In the late 60s and early 70s, Sanders also played with Coltrane’s wife, Alice, who began her solo career after her husband’s death. He played on three of her albums, including the remarkable Indo-fusion gem Journey in Satchidananda in 1971. Sanders stayed with Impulse until 1974, but as the decade progressed began hopping from label to label; perhaps the most significant recording during that spell was a short stint at the major label, Arista, in 1978, where he made a slick commercial album called Love Will Find Away produced by a former Coltrane acolyte, drummer Norman Connors. Though mellower and not as outre as his earlier records – it featured soul singer Phyllis Hyman – Sanders’ tenor saxophone still possessed a blowtorch intensity on some tracks. Amazingly, the record made No. 163 on The Billboard 200 and rose to No. 41 on the US R&B charts.

Come the 1980s, Sanders found a home at the small California-based Theresa label, where he stayed for several albums and recorded in an organic style more in keeping with the sound and spiritual messages of his earlier albums; he also revisited some Coltrane numbers on his own records and appeared on pianist McCoy Tyner’s Blues For Coltrane, a tribute to the saxophonist that reunited him with the Impulse label.

Wider public interest in Sanders blossomed in the 1990s, initiated by his appearance on The Trance Of Seven Colors, a 1994 album with Gnawa musician Mahmoud Guinia that was produced by Bill Laswell in Morocco. Lavishly praised by critics, it helped Sanders find a new audience, as did his appearance on the Red Hot Organization compilation album Stolen Moments: Red Hot + Cool released the same year. It included a trip-hop remix of Sanders’ signature piece “The Creator Has A Master Plan” and received many accolades, including an album of the year recommendation by the influential Time magazine.

As a result of being festooned with critical plaudits, Sanders’ stock rose significantly, leading to him signing with the major label Verve, where he released two well-regarded albums which reunited him with producer Bill Laswell; the first and best of them, 1996’s Message From Home, was a mash-up of jazz, funk, dub, world music and trip-hip that produced the memorable track “Our Roots (Began In Africa),” which made Sanders hip with younger listeners, as did his exciting collaboration with former Public Image Limited bassist Jah Wobble on the album Heaven & Earth.

Sanders was much in-demand as a special guest in the late 90s and early 2000s, appearing on albums by artists as varied as folk-soul troubadour Terry Callier, hard bop trumpeter Wallace Roney and avant-garde saxophonist David Murray, while also recording his own music for a variety of labels. But after his 2003 LP Without A Heartbeat for the Evolver label – which put him back in the studio with Laswell – his solo albums dried up completely and he never made another one. Nevertheless, he was still in demand as a live performer – often playing at jazz festivals around the world – and the reissue of his Impulse! Back catalog in the 2010s saw to it that he didn’t fade into obscurity.

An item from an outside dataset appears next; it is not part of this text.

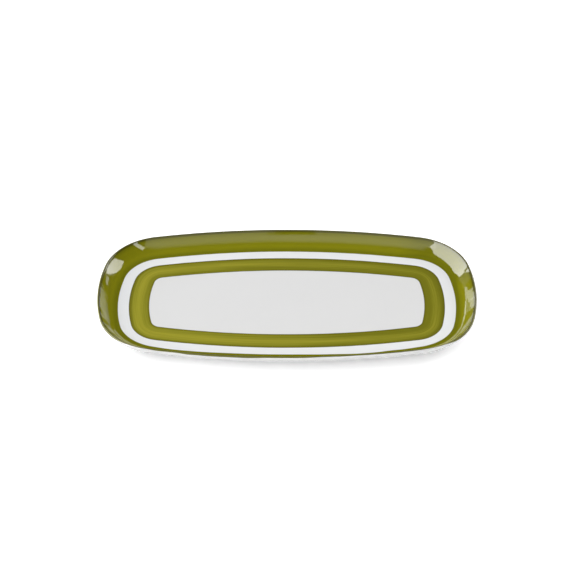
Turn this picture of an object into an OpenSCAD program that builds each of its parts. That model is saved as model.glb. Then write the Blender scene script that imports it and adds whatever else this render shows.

His place in the pantheon of greats was cemented by his becoming a National Endowment for the Arts Jazz Master in 2016 but his appearances on record were becoming noticeably more sporadic. He did, however, make a surprising and memorable return in 2021 when he collaborated with the British producer, keyboardist and DJ known as Floating Points (real name Sam Shepherd) on the album Promises recorded with the London Symphony Orchestra. On the immersive 46-minute project, Sanders was the star of the show; his saxophone – hoarse and braying one minute, soft and seductive the next – was framed by a lush soundscape of delicate keyboards and sonorous strings.

According to the album’s press release, Sanders was impressed by his young collaborator, and despite the 45 years that separated them, they discovered common ground. “I think Sam is a great musician, and one of these geniuses just walking around on this earth,” he said. “I love the way he plays, and I love the way he writes.”

Shepherd, for his part, was awed by his new friend. “Listening to Pharoah play on this piece, it was like the instrument was an extension of his being.” he gushed, “like it was a megaphone for his soul.”

Heaped with universal praise, Promises drew a new audience to Sanders’ music but sadly, turned out to be his epitaph; albeit an elegant one that captured his uniqueness as a musician as well as the often underappreciated beauty of his sound.

“People think I don’t talk much, but I try to speak through my music,” he said a year before his death, acknowledging that he made up for his legendary off-stage taciturnity and dislike of interviews by communicating through the reed of his saxophone, which allowed him to bear his soul and reveal his true self.